| Input material |
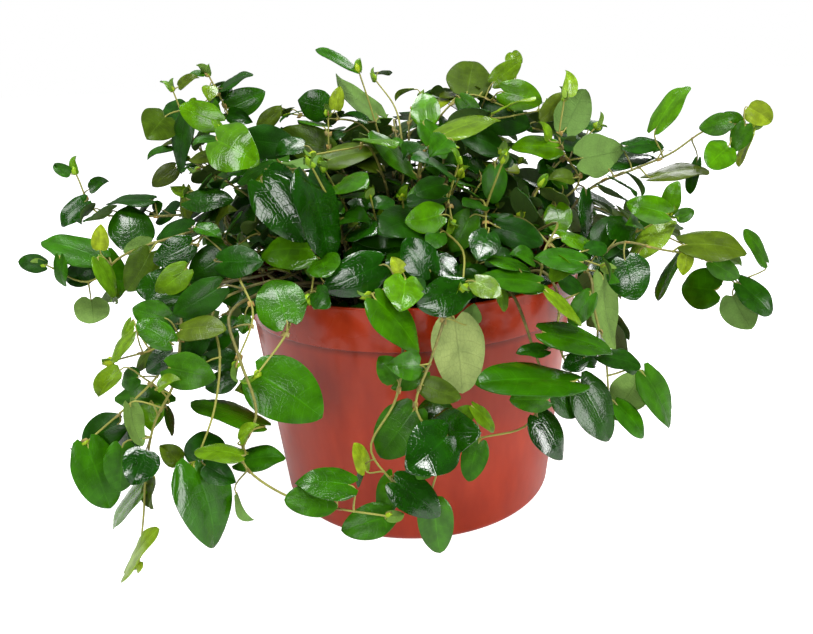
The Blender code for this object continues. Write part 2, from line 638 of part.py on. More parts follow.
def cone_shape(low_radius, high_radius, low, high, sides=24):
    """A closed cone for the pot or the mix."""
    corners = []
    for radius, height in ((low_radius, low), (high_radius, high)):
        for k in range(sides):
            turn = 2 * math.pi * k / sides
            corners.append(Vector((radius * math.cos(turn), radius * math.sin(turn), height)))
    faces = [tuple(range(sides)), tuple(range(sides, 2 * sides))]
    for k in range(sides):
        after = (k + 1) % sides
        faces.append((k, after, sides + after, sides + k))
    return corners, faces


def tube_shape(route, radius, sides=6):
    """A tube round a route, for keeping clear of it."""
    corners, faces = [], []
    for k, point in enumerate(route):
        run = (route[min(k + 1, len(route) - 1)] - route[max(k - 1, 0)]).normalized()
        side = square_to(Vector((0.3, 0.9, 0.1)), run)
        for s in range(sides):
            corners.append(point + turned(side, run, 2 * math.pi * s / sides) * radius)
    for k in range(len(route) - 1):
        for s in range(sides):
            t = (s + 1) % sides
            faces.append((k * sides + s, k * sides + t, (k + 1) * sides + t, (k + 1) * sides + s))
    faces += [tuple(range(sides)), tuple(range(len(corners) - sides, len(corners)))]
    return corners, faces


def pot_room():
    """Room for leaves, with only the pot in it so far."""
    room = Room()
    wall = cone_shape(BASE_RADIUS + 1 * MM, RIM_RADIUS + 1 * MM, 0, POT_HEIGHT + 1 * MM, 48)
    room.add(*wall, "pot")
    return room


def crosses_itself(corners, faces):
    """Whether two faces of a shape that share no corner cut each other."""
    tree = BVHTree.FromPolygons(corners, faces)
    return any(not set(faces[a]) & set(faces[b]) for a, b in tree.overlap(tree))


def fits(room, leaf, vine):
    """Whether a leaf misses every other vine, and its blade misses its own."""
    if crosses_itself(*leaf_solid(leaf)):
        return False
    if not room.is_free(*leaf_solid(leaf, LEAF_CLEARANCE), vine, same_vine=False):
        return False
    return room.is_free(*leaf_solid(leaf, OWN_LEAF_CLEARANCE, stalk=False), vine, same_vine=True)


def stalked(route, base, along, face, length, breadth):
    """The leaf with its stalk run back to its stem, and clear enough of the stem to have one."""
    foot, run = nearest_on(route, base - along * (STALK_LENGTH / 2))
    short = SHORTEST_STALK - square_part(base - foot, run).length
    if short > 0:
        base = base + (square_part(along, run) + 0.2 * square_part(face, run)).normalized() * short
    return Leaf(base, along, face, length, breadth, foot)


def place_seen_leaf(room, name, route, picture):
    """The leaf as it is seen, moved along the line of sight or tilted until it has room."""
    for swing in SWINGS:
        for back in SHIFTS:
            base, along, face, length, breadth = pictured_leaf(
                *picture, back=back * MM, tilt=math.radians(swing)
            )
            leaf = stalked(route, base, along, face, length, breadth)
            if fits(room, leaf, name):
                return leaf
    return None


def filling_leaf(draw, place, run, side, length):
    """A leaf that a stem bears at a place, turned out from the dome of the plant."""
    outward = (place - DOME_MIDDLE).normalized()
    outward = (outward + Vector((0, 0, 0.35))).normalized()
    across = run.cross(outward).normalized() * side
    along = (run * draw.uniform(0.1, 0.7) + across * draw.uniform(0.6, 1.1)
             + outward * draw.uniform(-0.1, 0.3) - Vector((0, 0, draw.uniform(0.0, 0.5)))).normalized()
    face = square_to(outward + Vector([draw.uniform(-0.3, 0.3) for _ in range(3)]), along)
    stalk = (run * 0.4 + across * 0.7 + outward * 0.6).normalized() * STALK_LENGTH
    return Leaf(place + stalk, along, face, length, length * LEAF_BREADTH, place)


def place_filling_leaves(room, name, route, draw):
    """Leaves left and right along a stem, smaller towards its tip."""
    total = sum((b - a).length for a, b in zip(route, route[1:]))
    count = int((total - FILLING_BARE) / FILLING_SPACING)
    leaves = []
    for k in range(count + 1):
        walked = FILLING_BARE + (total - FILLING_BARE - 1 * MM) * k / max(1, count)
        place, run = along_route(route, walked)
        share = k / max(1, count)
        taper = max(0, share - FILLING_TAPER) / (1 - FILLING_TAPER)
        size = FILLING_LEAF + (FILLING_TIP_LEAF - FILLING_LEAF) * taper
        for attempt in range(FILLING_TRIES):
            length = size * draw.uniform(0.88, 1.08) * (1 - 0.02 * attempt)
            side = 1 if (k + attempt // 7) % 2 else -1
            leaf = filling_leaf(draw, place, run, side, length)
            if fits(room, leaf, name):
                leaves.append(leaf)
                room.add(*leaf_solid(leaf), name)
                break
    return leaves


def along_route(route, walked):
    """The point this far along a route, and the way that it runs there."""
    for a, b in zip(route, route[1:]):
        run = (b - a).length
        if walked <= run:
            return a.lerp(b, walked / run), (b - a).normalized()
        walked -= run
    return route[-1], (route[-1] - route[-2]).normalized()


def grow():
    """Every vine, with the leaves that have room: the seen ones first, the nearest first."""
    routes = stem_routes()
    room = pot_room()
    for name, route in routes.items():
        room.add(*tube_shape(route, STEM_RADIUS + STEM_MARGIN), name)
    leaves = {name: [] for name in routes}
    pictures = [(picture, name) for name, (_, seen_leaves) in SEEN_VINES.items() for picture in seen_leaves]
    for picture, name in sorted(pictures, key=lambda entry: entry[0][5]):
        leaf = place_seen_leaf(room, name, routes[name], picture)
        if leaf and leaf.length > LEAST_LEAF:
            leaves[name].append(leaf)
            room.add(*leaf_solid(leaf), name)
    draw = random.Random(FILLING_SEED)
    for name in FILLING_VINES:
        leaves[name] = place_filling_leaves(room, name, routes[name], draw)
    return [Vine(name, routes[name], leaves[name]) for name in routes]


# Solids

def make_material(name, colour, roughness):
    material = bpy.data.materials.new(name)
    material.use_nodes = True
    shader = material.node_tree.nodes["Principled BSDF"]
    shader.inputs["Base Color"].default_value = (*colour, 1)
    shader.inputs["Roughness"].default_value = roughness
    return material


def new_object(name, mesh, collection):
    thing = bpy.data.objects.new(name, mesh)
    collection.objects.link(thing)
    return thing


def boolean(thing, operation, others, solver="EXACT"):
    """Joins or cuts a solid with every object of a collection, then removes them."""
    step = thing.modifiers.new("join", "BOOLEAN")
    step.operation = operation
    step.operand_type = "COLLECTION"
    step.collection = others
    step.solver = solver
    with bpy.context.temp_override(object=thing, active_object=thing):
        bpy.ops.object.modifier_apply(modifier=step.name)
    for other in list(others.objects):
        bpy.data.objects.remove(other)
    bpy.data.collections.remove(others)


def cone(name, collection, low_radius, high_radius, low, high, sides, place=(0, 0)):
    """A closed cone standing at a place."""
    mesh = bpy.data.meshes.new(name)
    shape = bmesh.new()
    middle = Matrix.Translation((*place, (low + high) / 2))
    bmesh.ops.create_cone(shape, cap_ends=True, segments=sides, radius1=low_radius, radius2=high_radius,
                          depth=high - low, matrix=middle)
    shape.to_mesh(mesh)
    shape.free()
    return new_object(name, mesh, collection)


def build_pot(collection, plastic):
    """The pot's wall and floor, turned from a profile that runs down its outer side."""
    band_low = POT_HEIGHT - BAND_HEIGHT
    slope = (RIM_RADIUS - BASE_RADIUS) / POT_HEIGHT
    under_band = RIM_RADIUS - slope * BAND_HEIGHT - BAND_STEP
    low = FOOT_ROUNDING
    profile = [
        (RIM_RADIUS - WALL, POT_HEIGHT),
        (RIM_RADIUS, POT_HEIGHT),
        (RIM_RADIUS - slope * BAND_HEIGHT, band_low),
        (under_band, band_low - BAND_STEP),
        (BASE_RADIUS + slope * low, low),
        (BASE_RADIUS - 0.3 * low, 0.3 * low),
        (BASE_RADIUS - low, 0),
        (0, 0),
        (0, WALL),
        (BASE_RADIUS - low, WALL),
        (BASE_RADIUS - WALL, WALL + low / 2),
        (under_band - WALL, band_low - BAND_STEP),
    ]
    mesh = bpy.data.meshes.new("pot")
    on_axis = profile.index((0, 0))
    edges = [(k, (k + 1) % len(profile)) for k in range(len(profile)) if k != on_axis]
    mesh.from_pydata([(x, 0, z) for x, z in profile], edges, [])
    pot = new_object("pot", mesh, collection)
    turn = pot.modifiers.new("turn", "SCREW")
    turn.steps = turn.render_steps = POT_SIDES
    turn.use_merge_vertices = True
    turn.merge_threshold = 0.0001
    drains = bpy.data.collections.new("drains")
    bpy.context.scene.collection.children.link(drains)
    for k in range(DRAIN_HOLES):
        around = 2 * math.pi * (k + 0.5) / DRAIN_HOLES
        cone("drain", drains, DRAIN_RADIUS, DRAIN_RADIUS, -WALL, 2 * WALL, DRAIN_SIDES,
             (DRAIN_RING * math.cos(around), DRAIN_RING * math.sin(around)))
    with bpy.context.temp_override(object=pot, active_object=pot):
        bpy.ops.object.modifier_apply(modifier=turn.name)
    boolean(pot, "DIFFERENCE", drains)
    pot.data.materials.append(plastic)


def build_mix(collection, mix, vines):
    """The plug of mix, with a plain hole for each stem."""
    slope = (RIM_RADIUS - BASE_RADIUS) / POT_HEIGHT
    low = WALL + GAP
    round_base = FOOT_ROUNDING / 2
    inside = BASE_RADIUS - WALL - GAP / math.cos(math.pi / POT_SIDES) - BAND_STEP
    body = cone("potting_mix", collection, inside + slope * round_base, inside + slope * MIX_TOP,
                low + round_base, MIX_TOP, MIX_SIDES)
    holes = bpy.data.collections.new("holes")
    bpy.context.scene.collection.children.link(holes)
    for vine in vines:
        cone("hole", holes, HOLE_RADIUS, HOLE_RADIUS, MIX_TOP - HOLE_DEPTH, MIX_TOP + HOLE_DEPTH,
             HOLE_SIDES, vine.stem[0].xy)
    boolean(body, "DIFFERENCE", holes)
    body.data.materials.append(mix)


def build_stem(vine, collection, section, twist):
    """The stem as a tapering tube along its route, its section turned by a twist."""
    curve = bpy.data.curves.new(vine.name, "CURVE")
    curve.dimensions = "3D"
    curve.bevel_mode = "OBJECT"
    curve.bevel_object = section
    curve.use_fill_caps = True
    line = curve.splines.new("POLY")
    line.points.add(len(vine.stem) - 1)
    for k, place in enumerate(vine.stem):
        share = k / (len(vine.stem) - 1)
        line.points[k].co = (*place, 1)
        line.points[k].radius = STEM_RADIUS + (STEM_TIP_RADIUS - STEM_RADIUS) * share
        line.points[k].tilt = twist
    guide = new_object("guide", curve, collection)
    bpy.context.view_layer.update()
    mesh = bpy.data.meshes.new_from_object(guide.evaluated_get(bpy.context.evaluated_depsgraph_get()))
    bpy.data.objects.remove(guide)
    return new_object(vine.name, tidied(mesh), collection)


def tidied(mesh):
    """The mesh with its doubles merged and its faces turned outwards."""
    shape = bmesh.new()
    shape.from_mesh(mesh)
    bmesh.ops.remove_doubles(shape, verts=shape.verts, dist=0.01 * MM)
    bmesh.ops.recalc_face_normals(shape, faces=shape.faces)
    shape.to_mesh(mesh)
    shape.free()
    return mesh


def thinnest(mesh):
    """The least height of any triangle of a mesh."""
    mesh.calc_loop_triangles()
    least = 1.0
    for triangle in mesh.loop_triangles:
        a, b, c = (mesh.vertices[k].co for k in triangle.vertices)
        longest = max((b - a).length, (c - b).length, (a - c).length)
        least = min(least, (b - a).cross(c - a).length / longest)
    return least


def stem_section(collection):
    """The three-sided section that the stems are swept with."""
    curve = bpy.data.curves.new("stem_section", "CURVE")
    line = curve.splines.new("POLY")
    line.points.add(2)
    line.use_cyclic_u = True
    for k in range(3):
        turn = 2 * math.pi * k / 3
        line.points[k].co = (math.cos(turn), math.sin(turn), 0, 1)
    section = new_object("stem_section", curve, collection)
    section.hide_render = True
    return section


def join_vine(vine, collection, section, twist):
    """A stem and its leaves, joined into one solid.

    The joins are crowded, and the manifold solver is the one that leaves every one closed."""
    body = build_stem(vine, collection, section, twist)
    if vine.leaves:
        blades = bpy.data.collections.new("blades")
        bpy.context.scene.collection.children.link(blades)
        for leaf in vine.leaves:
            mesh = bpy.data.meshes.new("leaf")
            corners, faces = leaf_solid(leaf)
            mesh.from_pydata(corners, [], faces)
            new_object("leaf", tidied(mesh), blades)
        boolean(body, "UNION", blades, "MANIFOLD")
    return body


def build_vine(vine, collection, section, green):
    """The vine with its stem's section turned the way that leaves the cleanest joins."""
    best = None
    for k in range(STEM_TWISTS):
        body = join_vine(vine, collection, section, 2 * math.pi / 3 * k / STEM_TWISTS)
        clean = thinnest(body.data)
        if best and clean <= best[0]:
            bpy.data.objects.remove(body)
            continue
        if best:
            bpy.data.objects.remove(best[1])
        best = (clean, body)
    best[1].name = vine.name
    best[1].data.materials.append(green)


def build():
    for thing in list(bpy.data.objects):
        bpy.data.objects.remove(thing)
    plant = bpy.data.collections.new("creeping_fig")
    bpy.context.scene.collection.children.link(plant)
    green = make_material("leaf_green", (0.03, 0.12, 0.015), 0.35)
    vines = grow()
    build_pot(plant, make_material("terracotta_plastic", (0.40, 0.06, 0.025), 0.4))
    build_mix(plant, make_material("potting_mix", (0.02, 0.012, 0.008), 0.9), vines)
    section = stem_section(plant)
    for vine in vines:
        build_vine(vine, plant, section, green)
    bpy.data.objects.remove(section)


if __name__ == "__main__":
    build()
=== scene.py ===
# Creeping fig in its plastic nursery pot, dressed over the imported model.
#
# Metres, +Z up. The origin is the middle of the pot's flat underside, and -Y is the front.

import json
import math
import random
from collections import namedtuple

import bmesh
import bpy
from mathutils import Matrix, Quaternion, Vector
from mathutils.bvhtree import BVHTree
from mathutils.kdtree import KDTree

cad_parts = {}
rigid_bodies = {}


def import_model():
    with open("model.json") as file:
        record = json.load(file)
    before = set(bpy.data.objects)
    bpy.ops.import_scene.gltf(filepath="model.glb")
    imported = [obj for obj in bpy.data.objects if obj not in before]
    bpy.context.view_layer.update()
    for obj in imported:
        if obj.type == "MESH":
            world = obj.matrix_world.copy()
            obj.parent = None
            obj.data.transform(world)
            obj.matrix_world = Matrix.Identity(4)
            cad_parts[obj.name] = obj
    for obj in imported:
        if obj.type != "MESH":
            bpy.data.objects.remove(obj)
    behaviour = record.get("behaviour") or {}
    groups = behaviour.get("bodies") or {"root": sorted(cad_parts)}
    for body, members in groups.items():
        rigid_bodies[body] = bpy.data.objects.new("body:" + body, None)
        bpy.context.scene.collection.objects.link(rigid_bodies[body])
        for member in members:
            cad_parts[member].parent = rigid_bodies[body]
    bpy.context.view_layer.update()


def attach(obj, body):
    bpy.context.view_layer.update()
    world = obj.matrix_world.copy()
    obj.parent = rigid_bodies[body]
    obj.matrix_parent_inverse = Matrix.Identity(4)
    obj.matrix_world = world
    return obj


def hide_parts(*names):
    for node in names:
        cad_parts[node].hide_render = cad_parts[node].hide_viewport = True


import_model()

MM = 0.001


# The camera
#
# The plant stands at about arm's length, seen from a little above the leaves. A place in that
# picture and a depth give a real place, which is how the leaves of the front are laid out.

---

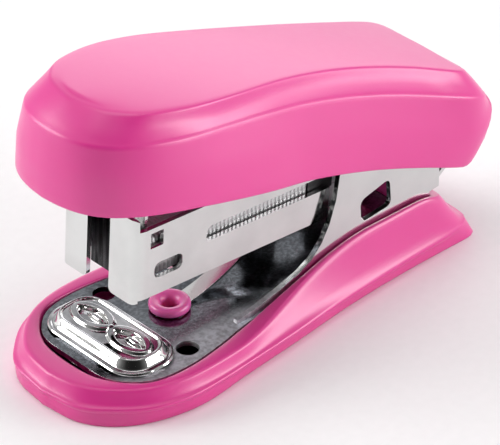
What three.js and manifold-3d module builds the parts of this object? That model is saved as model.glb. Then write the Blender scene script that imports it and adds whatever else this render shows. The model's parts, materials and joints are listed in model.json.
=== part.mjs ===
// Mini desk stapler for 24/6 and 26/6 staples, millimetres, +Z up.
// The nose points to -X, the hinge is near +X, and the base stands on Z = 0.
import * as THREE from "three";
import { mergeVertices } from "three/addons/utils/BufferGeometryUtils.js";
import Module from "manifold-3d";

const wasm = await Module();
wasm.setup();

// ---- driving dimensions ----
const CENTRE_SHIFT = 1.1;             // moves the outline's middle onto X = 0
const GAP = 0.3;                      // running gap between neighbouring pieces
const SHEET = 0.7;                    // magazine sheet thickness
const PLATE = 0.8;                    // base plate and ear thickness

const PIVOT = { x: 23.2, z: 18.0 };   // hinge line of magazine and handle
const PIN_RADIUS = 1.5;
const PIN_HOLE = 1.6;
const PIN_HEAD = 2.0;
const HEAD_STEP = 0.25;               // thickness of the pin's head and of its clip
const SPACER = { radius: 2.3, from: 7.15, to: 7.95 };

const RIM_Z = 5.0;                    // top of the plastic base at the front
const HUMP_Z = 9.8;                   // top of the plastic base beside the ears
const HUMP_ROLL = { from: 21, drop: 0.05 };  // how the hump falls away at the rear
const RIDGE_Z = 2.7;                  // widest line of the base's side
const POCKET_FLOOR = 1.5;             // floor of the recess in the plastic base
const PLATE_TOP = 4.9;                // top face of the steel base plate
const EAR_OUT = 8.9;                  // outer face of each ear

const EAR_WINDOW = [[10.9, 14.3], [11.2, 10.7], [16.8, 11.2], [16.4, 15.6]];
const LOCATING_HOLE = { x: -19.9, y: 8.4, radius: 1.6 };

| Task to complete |
Take the line that contains "section = stem_section(plant)", the line that contains "before = set(bpy.data.objects)", and all lines between, and give them again exactly; include no other line.

| Correct result |
    section = stem_section(plant)
    for vine in vines:
        build_vine(vine, plant, section, green)
    bpy.data.objects.remove(section)


if __name__ == "__main__":
    build()
=== scene.py ===
# Creeping fig in its plastic nursery pot, dressed over the imported model.
#
# Metres, +Z up. The origin is the middle of the pot's flat underside, and -Y is the front.

import json
import math
import random
from collections import namedtuple

import bmesh
import bpy
from mathutils import Matrix, Quaternion, Vector
from mathutils.bvhtree import BVHTree
from mathutils.kdtree import KDTree

cad_parts = {}
rigid_bodies = {}


def import_model():
    with open("model.json") as file:
        record = json.load(file)
    before = set(bpy.data.objects)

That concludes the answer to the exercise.